### WHAT THE TASK REQUIRES
Extract the first line through the line containing "import Module from 'manifold-3d';" from the listing below, exactly as written.

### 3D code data
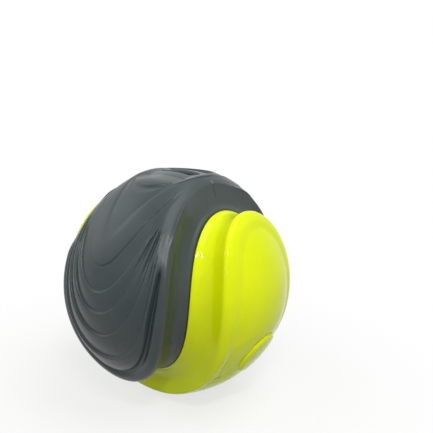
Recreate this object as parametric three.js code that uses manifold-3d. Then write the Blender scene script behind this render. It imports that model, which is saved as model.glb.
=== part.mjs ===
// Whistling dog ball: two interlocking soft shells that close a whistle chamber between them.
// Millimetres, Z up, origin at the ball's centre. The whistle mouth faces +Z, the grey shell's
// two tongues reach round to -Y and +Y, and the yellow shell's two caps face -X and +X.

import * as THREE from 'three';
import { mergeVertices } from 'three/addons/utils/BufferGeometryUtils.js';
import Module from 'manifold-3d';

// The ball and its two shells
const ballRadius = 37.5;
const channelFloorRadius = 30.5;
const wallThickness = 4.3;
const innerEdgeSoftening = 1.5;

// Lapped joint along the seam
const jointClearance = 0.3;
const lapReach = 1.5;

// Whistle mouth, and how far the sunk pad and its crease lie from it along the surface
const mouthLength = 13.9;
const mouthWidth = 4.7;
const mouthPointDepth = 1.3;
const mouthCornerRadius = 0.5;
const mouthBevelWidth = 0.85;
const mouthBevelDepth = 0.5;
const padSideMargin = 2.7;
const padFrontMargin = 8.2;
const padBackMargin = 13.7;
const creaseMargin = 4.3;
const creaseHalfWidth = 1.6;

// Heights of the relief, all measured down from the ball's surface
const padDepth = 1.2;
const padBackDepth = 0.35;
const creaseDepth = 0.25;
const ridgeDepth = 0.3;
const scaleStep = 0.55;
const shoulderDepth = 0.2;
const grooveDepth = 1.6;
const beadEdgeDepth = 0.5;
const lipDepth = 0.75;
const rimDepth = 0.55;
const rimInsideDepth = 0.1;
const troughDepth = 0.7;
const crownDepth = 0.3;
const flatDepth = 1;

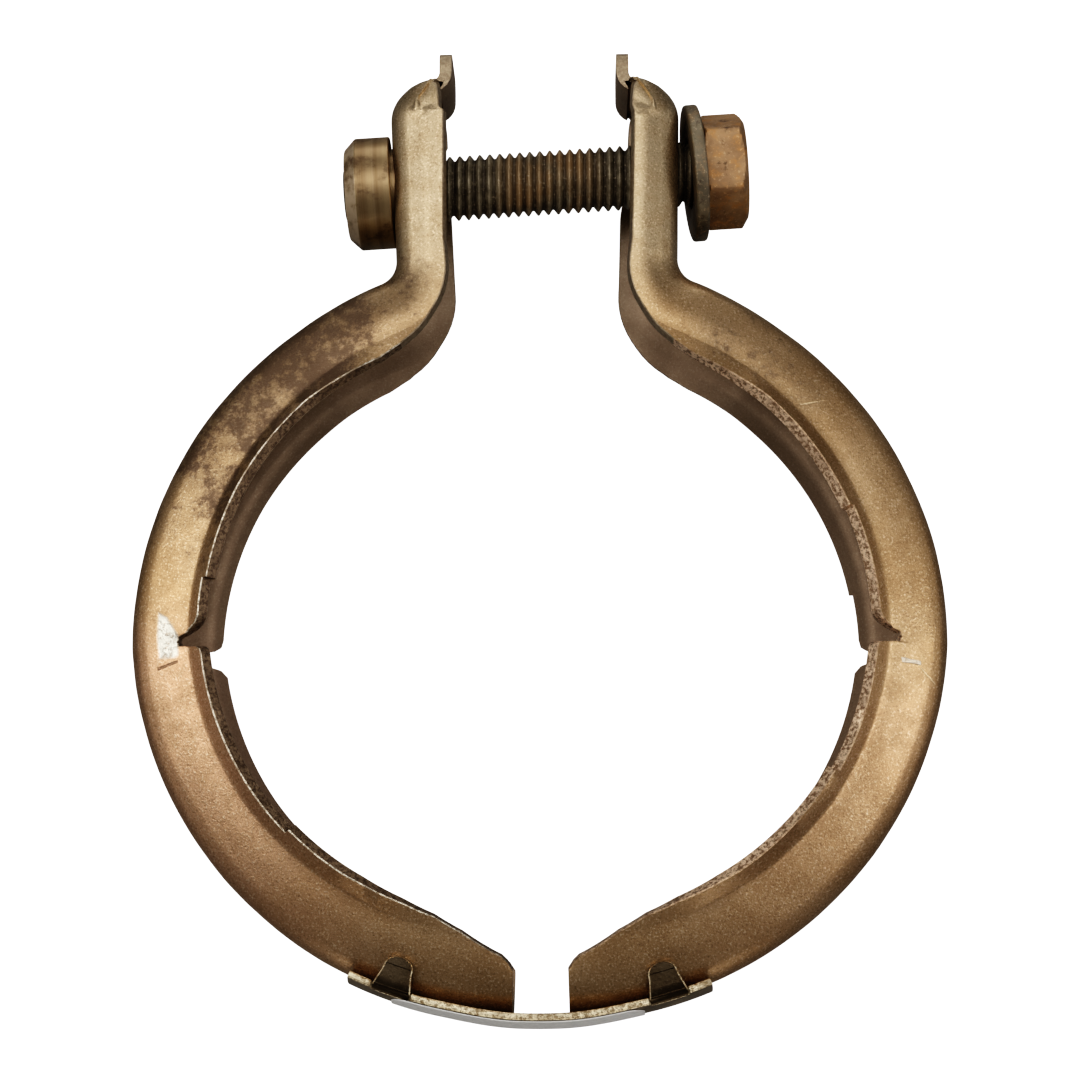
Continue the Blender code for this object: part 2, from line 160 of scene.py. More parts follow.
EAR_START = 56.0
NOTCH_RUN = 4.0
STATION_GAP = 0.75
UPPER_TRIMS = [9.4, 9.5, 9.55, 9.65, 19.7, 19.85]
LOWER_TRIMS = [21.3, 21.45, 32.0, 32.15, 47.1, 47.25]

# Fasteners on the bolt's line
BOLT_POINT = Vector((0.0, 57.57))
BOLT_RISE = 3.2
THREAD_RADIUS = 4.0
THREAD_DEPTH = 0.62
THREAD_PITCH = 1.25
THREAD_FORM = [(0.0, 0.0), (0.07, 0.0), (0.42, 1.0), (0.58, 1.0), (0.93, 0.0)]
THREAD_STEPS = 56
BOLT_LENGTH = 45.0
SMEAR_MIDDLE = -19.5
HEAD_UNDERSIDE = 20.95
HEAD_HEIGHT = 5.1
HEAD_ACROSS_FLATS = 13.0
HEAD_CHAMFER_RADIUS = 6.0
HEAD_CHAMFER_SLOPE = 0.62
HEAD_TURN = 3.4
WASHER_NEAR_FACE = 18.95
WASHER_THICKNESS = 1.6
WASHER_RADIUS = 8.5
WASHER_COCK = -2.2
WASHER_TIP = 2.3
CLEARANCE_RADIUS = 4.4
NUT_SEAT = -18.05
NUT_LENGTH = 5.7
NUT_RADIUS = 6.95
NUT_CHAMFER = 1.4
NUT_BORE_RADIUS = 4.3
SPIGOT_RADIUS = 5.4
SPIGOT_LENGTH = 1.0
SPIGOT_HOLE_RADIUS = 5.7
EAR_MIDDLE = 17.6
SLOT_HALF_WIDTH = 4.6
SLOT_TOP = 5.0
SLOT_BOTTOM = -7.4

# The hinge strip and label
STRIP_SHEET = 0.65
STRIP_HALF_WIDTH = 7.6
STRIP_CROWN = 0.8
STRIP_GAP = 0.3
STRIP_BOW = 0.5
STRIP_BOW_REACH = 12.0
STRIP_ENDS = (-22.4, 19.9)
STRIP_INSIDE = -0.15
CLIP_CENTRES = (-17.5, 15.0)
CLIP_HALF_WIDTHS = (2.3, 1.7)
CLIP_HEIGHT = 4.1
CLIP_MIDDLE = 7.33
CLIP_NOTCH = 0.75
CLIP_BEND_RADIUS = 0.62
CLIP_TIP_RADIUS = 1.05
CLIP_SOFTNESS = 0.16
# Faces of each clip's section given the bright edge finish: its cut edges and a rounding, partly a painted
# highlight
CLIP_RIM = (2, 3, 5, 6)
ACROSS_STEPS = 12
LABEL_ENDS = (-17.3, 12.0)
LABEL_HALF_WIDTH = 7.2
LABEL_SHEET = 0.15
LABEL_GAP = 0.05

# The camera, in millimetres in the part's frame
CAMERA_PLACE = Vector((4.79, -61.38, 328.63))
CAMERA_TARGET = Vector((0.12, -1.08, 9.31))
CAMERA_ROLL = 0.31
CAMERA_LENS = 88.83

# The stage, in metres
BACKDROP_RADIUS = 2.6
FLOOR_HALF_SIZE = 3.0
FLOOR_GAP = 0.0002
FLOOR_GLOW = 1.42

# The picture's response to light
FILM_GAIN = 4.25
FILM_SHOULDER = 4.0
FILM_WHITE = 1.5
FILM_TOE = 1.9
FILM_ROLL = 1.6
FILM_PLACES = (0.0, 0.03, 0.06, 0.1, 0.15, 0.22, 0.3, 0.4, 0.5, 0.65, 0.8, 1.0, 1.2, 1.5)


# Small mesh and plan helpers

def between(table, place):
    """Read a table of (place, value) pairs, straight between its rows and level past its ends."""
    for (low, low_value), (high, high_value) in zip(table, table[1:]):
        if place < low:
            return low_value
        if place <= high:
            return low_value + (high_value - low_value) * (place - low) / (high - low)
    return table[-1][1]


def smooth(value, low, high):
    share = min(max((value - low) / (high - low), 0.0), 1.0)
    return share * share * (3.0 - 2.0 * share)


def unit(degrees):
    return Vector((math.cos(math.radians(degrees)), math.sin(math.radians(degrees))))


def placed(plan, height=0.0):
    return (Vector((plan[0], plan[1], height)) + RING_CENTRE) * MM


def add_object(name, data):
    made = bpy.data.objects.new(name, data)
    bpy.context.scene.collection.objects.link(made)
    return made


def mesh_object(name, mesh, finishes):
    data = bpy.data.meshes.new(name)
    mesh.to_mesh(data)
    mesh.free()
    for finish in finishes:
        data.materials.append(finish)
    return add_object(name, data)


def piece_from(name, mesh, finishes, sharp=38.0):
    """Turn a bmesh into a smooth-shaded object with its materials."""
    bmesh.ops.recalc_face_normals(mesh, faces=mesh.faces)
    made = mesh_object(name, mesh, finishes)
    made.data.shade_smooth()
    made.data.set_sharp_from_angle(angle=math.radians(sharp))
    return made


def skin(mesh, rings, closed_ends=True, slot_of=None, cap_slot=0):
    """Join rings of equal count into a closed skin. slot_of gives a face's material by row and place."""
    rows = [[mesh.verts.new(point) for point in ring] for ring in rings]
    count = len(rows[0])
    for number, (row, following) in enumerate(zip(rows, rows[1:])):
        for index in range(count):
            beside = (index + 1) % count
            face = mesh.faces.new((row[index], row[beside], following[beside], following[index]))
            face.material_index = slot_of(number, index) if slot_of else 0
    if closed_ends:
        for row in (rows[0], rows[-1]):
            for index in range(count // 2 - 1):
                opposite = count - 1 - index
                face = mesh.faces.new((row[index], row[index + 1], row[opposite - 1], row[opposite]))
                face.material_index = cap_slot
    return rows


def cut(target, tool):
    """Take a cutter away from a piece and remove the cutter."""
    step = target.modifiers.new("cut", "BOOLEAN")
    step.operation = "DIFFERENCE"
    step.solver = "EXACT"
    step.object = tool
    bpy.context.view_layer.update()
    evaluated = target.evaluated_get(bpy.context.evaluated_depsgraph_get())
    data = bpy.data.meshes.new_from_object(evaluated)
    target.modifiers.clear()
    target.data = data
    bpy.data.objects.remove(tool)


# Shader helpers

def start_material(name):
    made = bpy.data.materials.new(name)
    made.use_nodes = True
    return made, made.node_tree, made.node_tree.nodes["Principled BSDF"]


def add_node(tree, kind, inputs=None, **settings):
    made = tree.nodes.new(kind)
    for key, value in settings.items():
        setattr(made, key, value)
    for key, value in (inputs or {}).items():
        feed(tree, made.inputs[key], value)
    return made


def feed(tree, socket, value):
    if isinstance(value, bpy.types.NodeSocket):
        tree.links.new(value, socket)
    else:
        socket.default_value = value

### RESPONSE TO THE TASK
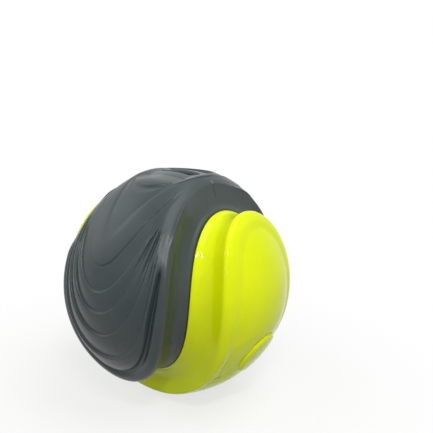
Recreate this object as parametric three.js code that uses manifold-3d. Then write the Blender scene script behind this render. It imports that model, which is saved as model.glb.
=== part.mjs ===
// Whistling dog ball: two interlocking soft shells that close a whistle chamber between them.
// Millimetres, Z up, origin at the ball's centre. The whistle mouth faces +Z, the grey shell's
// two tongues reach round to -Y and +Y, and the yellow shell's two caps face -X and +X.

import * as THREE from 'three';
import { mergeVertices } from 'three/addons/utils/BufferGeometryUtils.js';
import Module from 'manifold-3d';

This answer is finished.